Goal of the exercise: Each line below should be quoted exactly, please.

Data:
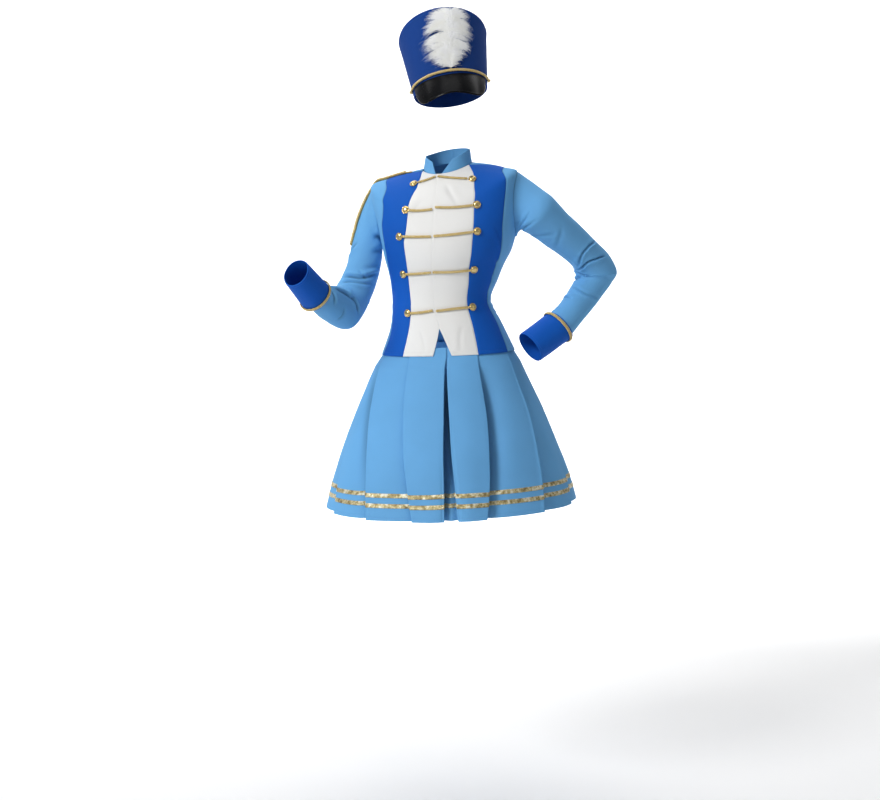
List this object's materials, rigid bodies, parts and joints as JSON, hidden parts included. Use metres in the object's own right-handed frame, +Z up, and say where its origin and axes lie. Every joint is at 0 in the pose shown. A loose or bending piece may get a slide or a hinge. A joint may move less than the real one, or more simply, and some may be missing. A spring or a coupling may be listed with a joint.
{
  "type": "majorette costume, dress with matching shako hat",
  "caption": "Worn jacket-bodice dress with pleated flared skirt, braided white plastron and turned-up cuffs, and a matching plumed shako hat; hollow, open at neck, cuffs and hem.",
  "frame": {"origin": "middle of the neck opening, where the wearer's neck and shoulders hold the costume up", "axes": "+Z up, the front faces -Y, +X is the wearer's left"},
  "size_m": [0.805, 0.5951, 1.2168],
  "materials": {
    "cloth_blue": "smooth polyester gabardine, light blue, matt with a faint sheen",
    "cloth_royal": "smooth polyester gabardine, royal blue",
    "cloth_white": "smooth polyester gabardine, white",
    "gold_braid": "twisted braid of metallised gold yarn",
    "gold_ribbon": "flat crinkled ribbon woven from gold foil yarn",
    "gold_button": "domed, rimmed, gold metallised",
    "cloth_hat": "royal blue felt-like cloth over stiff board",
    "patent": "black patent, mirror smooth",
    "feather": "soft white feather barbs"
  },
  "bodies": {
    "root": {"plastron_right": "cloth_white", "plastron_left": "cloth_white", "royal_panel_right": "cloth_royal", "royal_panel_left": "cloth_royal", "side_front_right": "cloth_blue", "side_front_left": "cloth_blue", "back": "cloth_blue", "collar_left": "cloth_blue", "collar_right": "cloth_blue", "sleeve_left_upper": "cloth_blue", "sleeve_left_lower": "cloth_blue", "cuff_left": "cloth_royal", "sleeve_right_upper": "cloth_blue", "sleeve_right_lower": "cloth_blue", "cuff_right": "cloth_royal", "cuff_trim_left": "gold_braid", "cuff_trim_right": "gold_braid", "button_right_1": "gold_button", "braid_right_1": "gold_braid", "button_left_1": "gold_button", "braid_left_1": "gold_braid", "button_right_2": "gold_button", "braid_right_2": "gold_braid", "button_left_2": "gold_button", "braid_left_2": "gold_braid", "button_right_3": "gold_button", "braid_right_3": "gold_braid", "button_left_3": "gold_button", "braid_left_3": "gold_braid", "button_right_4": "gold_button", "braid_right_4": "gold_braid", "button_left_4": "gold_button", "braid_left_4": "gold_braid", "button_right_5": "gold_button", "braid_right_5": "gold_braid", "button_left_5": "gold_button", "braid_left_5": "gold_braid", "shoulder_cord": "gold_braid", "skirt": "cloth_blue", "hem_ribbon_upper": "gold_ribbon", "hem_ribbon_lower": "gold_ribbon", "hat_side": "cloth_hat", "hat_top": "cloth_hat", "visor": "patent", "hat_cord": "gold_braid", "plume": "feather"}
  },
  "joints": []
}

Response to the task:
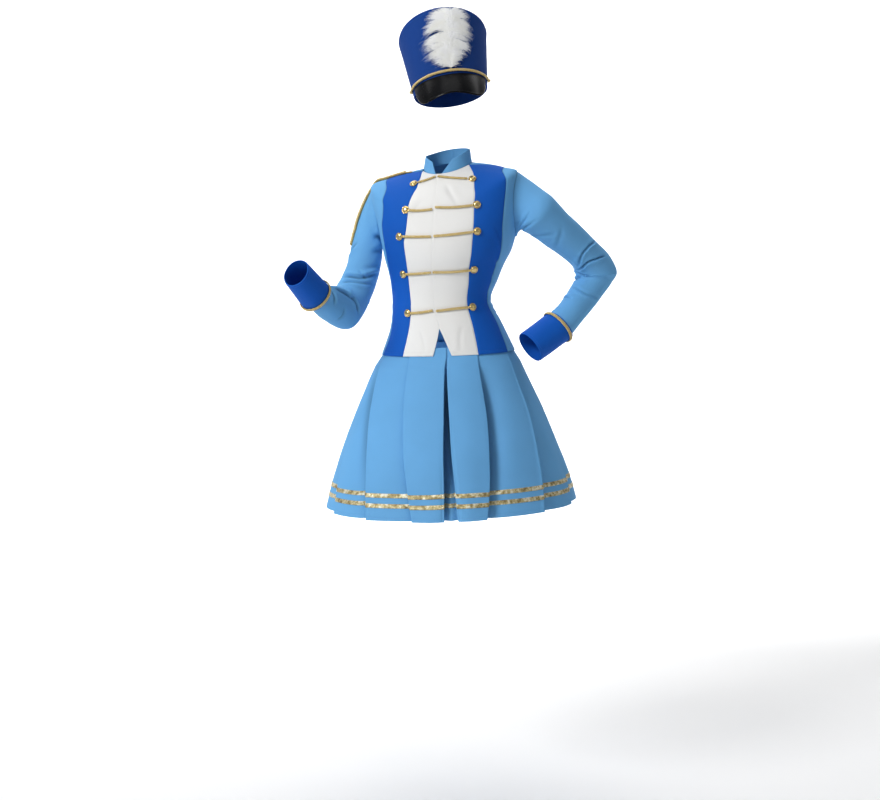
List this object's materials, rigid bodies, parts and joints as JSON, hidden parts included. Use metres in the object's own right-handed frame, +Z up, and say where its origin and axes lie. Every joint is at 0 in the pose shown. A loose or bending piece may get a slide or a hinge. A joint may move less than the real one, or more simply, and some may be missing. A spring or a coupling may be listed with a joint.
{
  "type": "majorette costume, dress with matching shako hat",
  "caption": "Worn jacket-bodice dress with pleated flared skirt, braided white plastron and turned-up cuffs, and a matching plumed shako hat; hollow, open at neck, cuffs and hem.",
  "frame": {"origin": "middle of the neck opening, where the wearer's neck and shoulders hold the costume up", "axes": "+Z up, the front faces -Y, +X is the wearer's left"},
  "size_m": [0.805, 0.5951, 1.2168],
  "materials": {
    "cloth_blue": "smooth polyester gabardine, light blue, matt with a faint sheen",
    "cloth_royal": "smooth polyester gabardine, royal blue",
    "cloth_white": "smooth polyester gabardine, white",
    "gold_braid": "twisted braid of metallised gold yarn",
    "gold_ribbon": "flat crinkled ribbon woven from gold foil yarn",
    "gold_button": "domed, rimmed, gold metallised",
    "cloth_hat": "royal blue felt-like cloth over stiff board",
    "patent": "black patent, mirror smooth",
    "feather": "soft white feather barbs"
  },
  "bodies": {
    "root": {"plastron_right": "cloth_white", "plastron_left": "cloth_white", "royal_panel_right": "cloth_royal", "royal_panel_left": "cloth_royal", "side_front_right": "cloth_blue", "side_front_left": "cloth_blue", "back": "cloth_blue", "collar_left": "cloth_blue", "collar_right": "cloth_blue", "sleeve_left_upper": "cloth_blue", "sleeve_left_lower": "cloth_blue", "cuff_left": "cloth_royal", "sleeve_right_upper": "cloth_blue", "sleeve_right_lower": "cloth_blue", "cuff_right": "cloth_royal", "cuff_trim_left": "gold_braid", "cuff_trim_right": "gold_braid", "button_right_1": "gold_button", "braid_right_1": "gold_braid", "button_left_1": "gold_button", "braid_left_1": "gold_braid", "button_right_2": "gold_button", "braid_right_2": "gold_braid", "button_left_2": "gold_button", "braid_left_2": "gold_braid", "button_right_3": "gold_button", "braid_right_3": "gold_braid", "button_left_3": "gold_button", "braid_left_3": "gold_braid", "button_right_4": "gold_button", "braid_right_4": "gold_braid", "button_left_4": "gold_button", "braid_left_4": "gold_braid", "button_right_5": "gold_button", "braid_right_5": "gold_braid", "button_left_5": "gold_button", "braid_left_5": "gold_braid", "shoulder_cord": "gold_braid", "skirt": "cloth_blue", "hem_ribbon_upper": "gold_ribbon", "hem_ribbon_lower": "gold_ribbon", "hat_side": "cloth_hat", "hat_top": "cloth_hat", "visor": "patent", "hat_cord": "gold_braid", "plume": "feather"}
  },
  "joints": []
}